Plus, it's precisely that kind of thing that MS has worked hard to avoid. See a large part of the "secret sauce" in MS's monopoly of interlocking parts, is its products being ubiquitous. It's not just that you can't replace product X because product Y depends on it, it's also the mentality that product Y is the de-facto standard, everyone else has it, and you can't just give up on it without becoming the odd guy out of the loop.
MS has worked hard to maintain that illusion of ubiquity, world-wide. It has been known to offer massive price cuts and even prefer to overlook piracy than allow whole markets which are proof that you can jolly well live without both X and Y.

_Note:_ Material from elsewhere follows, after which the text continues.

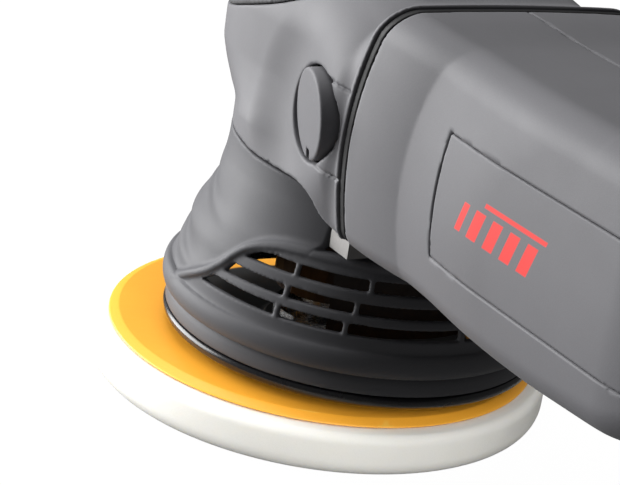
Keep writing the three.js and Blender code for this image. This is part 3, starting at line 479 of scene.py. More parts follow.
def foam():
    made = Shader("foam_cream")
    colour = (0.86, 0.845, 0.79)
    cells = made.noise(1800, 3, 0.7)
    base = made.ramp(made.noise(30, 4), (0.25, shade(colour, 0.96)), (0.75, shade(colour, 1.04)))
    made.link(made.mix(made.span(cells, 0, 0.25, 0.5, 0.8), base, shade(colour, 0.86)), "Base Color")
    made.link(made.span(cells, 0.5, 0.68), "Roughness")
    made.set(Subsurface_Weight=0.25, Subsurface_Scale=0.004, Subsurface_Radius=(1, 0.9, 0.7))
    made.bump((cells, 0.00004), (made.noise(120, 4), 0.00008))
    return made.material


# Painted shade: the near-black colour and the radii where it ends, for the plate's middle in the shroud's
# shadow.
SHADE_BLACK_UNDER_SHROUD = (0.02, 0.02, 0.02)
SHADE_EDGE_UNDER_SHROUD = (48.5 * MM, 49.5 * MM)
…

So forcing the whole of Europe standardize on something else than Windows and Office? Ooer. That would be the day when IBM', Sun' and the others' managers ejaculate in their pin-striped pants out of joy. It's not just the loss of the European market as such, but that would be the day when almost every single US corporation's executive starts hearing stuff like "sir, we can't send that document in Excel format, because they don't use Excel in Germany. No, sir, neither in France." It's the day when people start hearing that MS file formats aren't, in fact, the ubiquitous de-facto standard and can't be an ubiquitous de-facto standard.
So, heh, yeah, I'd _love_ to see MS do something _that_ stupid. Sadly it won't happen, because they're not stupid. But it would be comedy gold.